When life doesn’t turn out like you expect

Following the Call

It was supposed to be a vacation. Five days in Lincoln, a friend’s graduation, and flying home. Then God stepped in and flipped my life upside down.

The first inkling came when I stepped on campus after having been graduated for four years.

I had been around the world, task forced, and started to settle down in my hometown, but as soon as I set foot on Union soil I felt like I belonged here somehow. Odd.

Things got weirder as I spent time on campus. Over the course of several days, I received numerous comments about Guaranteed Education and the Physician Assistant program, neither of which had ever seriously crossed my mind. As the weekend approached, I even found myself somewhat softening to the idea.

Wait, what happened to being done with school?!?

The fire ramped up at church that weekend. While the sermon was aimed at graduates and their “open doors” for the future, they ironically weren’t even present. All the more emphasis, however, on the “open door” standing right in front of me.

It was becoming blatantly clear what God had in mind; too bad it was everything but what I wanted to do. Why does God’s will always have to be 180 degrees different from mine?

My friend pounded the last nail into the coffin. “You could stay for a summer class.” I was packing to leave, and the idea seemed crazy.

Take off work for an entire month, so I could take (probably fail) the second half of a chemistry class I attended seven years ago.

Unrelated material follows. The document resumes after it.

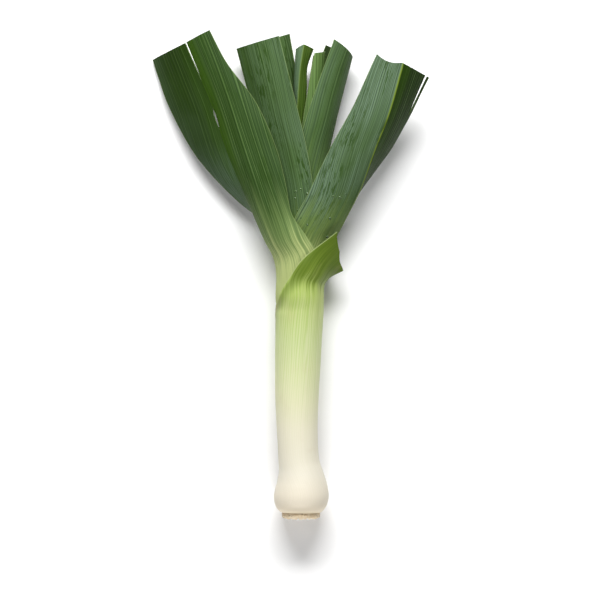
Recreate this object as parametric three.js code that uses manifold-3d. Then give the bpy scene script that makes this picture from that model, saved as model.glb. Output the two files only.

It would never work.

Fast-forward a year and a half. It did work. Somehow, I passed the class. Somehow, things at work were spaced just right so I could afford to be gone for an entire month. Somehow all the pieces fit together perfectly. Yet as amazing as it was, it wasn’t a mystery to me. I serve a God who is greater than chance.

The calling of God, though often unexpected, isn’t unplanned. Every detail is set in place ahead of time, waiting to be claimed by faith. Through all life’s uncertainness, there is peace if we can learn to trust Him.

If we decide to trust Him.

Faith is like a muscle. With resistance, it grows strong; without, it wastes away.

Daily we are given opportunities to see God work, and, whether we like it or not, what we do with those opportunities will eventually determine how we react in the bigger tests. Heeding the little calls, strange as they may seem sometime form in us the habit of actually responding when called to action.

Submission to the Spirit in the little things also allows us benefits not immediately seen in the larger tests: viewing the results of our faith. Since the small things are so immediate to life in the present, we often see results right away.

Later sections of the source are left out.